Thirty-two decrees were issued during the state of emergency, and official statistics claim that some 160,000 people were arrested as a result. Of these, more than 70,000 people were jailed—among them journalists, human rights activists, and opposition politicians. Investigations were initiated against 155,000 people accused of being “members of a terrorist organisation.” The state of emergency also extended the length of time that a person could be detained to 30 days. That remained the case until the end of 2016. It was not until early last year, when the European Council warned Turkey of its concerns, that the length of detention was reduced to 14 days.

According to statistics made available by the Ministry of Interior and the Ministry of Justice, over 150,000 people are estimated to be taken into police custody during the state of emergency.
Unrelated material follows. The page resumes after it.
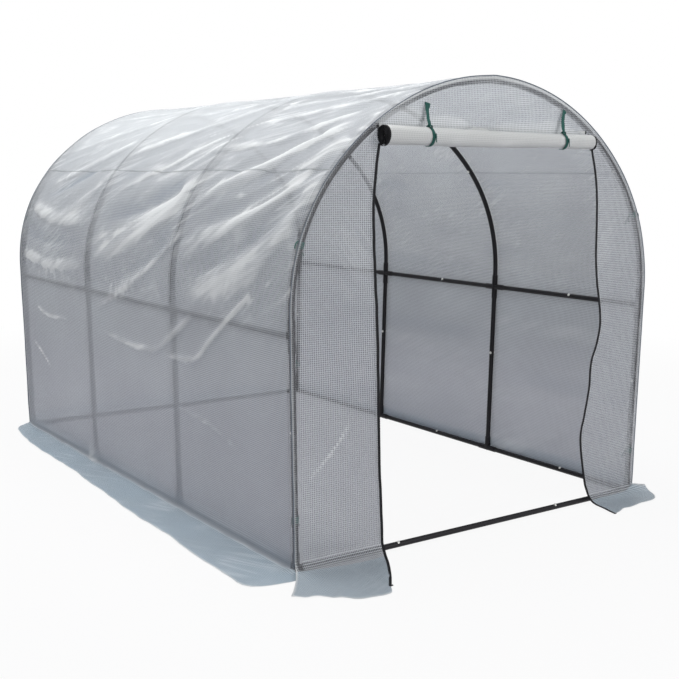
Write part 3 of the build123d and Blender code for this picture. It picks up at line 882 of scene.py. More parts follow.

The maximum pre-charge detention period for certain crimes relating to, for example, “terrorism,” national and state security, and constitutional order was increased in July 2016 from four to 30 days, later reduced to 14 days in January 2017.

The watchdog also added that an ad hoc State of Emergency Appeals Commission was established by executive decree in January 2017 in response to domestic and international pressure over the lack of an appeals procedure to seek redress against dismissals. The commission began taking applications on 17 July 2017 and as of 22 June 2018 had received 108,905. These include applications from media and civil society organisations that had been closed down by decree. The commission had issued 19,500 decisions by June 2018 and accepted the appeals in only 1,300 of them, representing less than 7% of the decisions issued by that date.

In addition to this, a new law tabled at the parliament on 16 July 2018, if passed, would allow for the arbitrary dismissals to continue for three years from its adoption.

“The end of Turkey’s state of emergency should have been a good sign for human rights, but the draft law makes clear that the government’s plan is to end it in name only,” said Hugh Williamson, Europe, and Central Asia director at the Human Rights Watch, adding, “the government should scrap this law and fully restore human rights and the rule of law in Turkey.”

According to statistics provided by the Turkish government found in the latest European Union country report published in April 2018, over 78,000 people have been detained under anti-terrorism laws, more than 24,000 of whom remained in pre-trial detention in January 2018.